SYDNEY - Australia's wine exports climbed 15 per cent to a record last year helped by an increase in British sales, Government statistics show.
The Australian Bureau of Statistics said Foster's, Southcorp, McGuigan Simeon and other suppliers exported A$2.71 billion ($2.94 billion) of wine to more than 20 countries in 2004. Export revenue grew about 1 per cent to A$2.36 billion in 2003.
Australia, the biggest wine exporter outside Europe, is benefiting from rising consumption and an increase in demand for higher-priced bottles in Britain, which is picked by French industry group Vinexpo to become Europe's largest wine market by 2008.
Sales of Australian wine to Britain jumped about 20 per cent to A$964 million last year and, in 2003, Australia overtook France as Britain's biggest supplier. Vinexpo said the British market was expected to reach 6 billion ($15.87 billion) by 2008, from 5.1 billion in 2003.
Exports to the US, the second-biggest market by value for Australian wine, rose 8.4 per cent last year to A$896 million while sales to Canada jumped 20 per cent to A$224 million.
In December, export revenue to all destinations increased by 20 per cent to A$228 million.
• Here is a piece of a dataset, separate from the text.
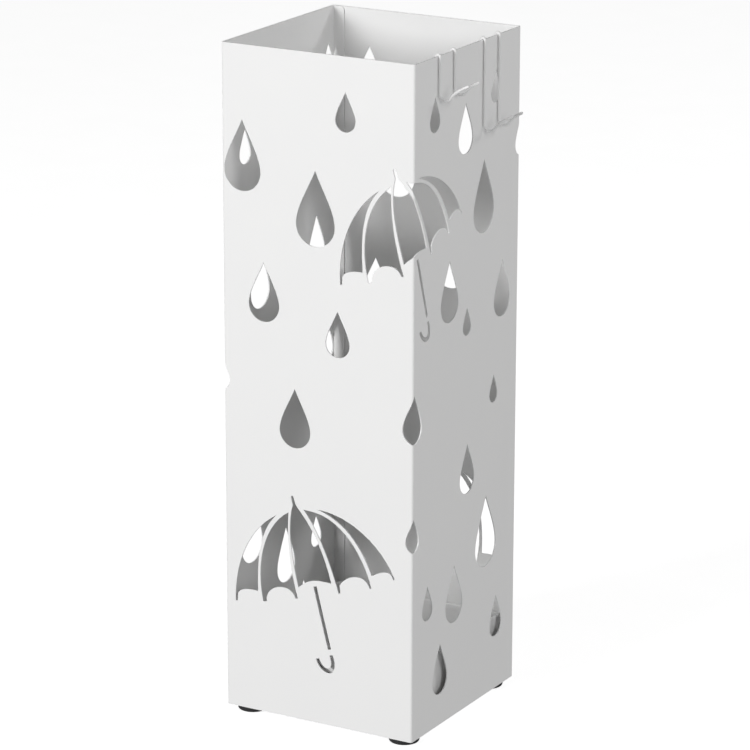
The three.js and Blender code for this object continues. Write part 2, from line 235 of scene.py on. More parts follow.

Only the wine exports of France, Italy and Spain are worth more than Australia's.
* In San Francisco, a measure to ban genetically modified crops in the heart of California's wine country has qualified for a local ballot, officials say.
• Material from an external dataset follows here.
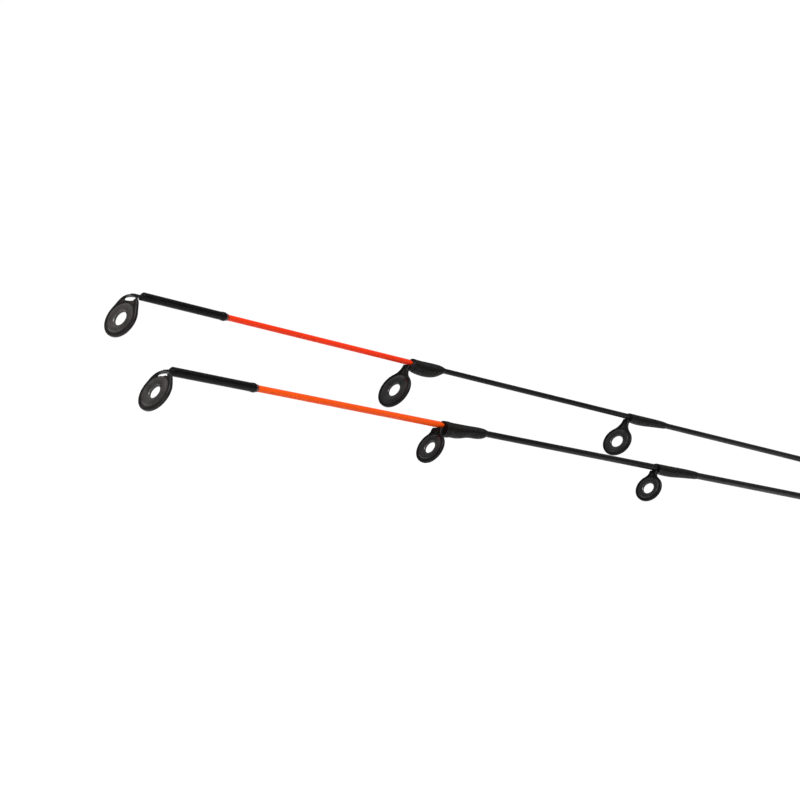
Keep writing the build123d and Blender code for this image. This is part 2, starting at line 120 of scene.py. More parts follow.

Gregory Conko, director of food safety policy at the Competitive Enterprise Institute, said the measure, which would impose a 10-year moratorium on raising genetically engineered crops and livestock, was now eligible for the Sonoma County ballot and could be voted on as early as May.
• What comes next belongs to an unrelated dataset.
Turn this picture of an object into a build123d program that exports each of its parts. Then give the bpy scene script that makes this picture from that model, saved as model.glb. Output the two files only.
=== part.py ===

"It's an important symbolic victory for biotech's sceptics," Conko said.
"It certainly is something that should make supporters of biotechnology, including myself, a little bit nervous."
If the measure is approved, Sonoma would become the fourth Californian county to ban raising genetically engineered foods.
Ben Drake, chairman of the California Association of Winegrape Growers, said genetically modified wine grapes were not grown in Sonoma but farmers were interested in using genetic engineering to develop products to replace pesticides.
And Henry Miller, a Hoover Institution fellow and past director of the US Food and Drug Administration's office of biotechnology, said without biotechnology, Sonoma's wine industry could be disadvantaged.